Mott revealed Adil Rashid and Mark Wood are both “fine” following niggles, adding he has a “rough idea” of England’s preferred XI ahead of the tournament opener against New Zealand in Ahmedabad on October 5.
England selected 12 players during their 2019 triumph but Mott envisages making more use of his squad given the variety of Indian pitches and conditions, with the defending champions also facing an extensive travel schedule as their nine group-stage matches will be played in eight cities.
“We don’t have any expectations,” Mott said. “A lot of teams are going to contest and expect to do well. We are one of them but I don’t look at it as defending champions.
“We go in with the same points as everyone else. India will be favourites in the minds of many people because of home advantage, but they can go either way as well.”
England’s summer programme finishing on Tuesday brings to an end former captain Andrew Flintoff’s stint, having joined the backroom staff for their ODI series against New Zealand and Ireland.
Flintoff returned to the public eye for the first time since a serious car accident while filming for Top Gear last December and Mott would welcome back the 45-year-old with open arms going forwards.

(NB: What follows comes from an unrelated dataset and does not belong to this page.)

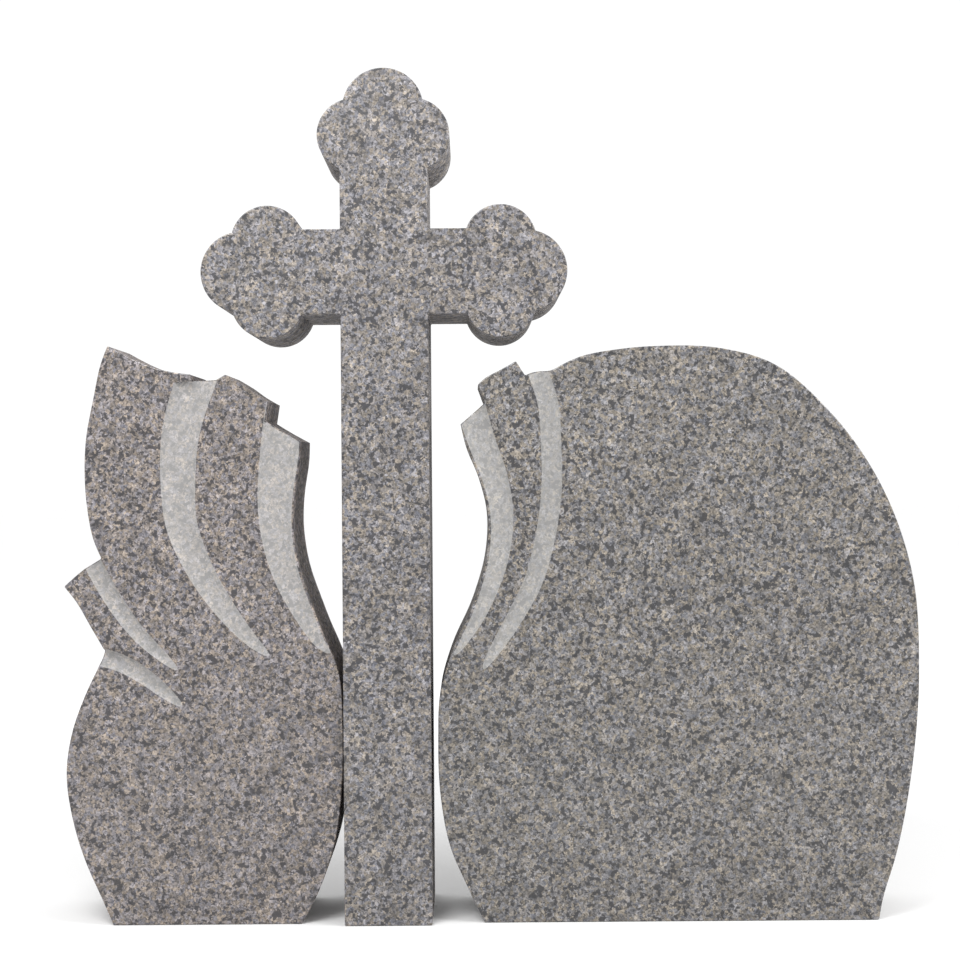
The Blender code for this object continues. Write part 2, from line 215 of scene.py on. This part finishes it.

“He’s definitely going to join us again in future, we’ve loved having him around,” Mott added.
“He’s revered, he’s got an aura about him, he’s very special and what he’s gone through recently, the humility he’s displayed and the life experiences he can share have been immense.
“Even the seasoned Test veterans, they grew up idolising him and to see him in the flesh offering so much has been very special.”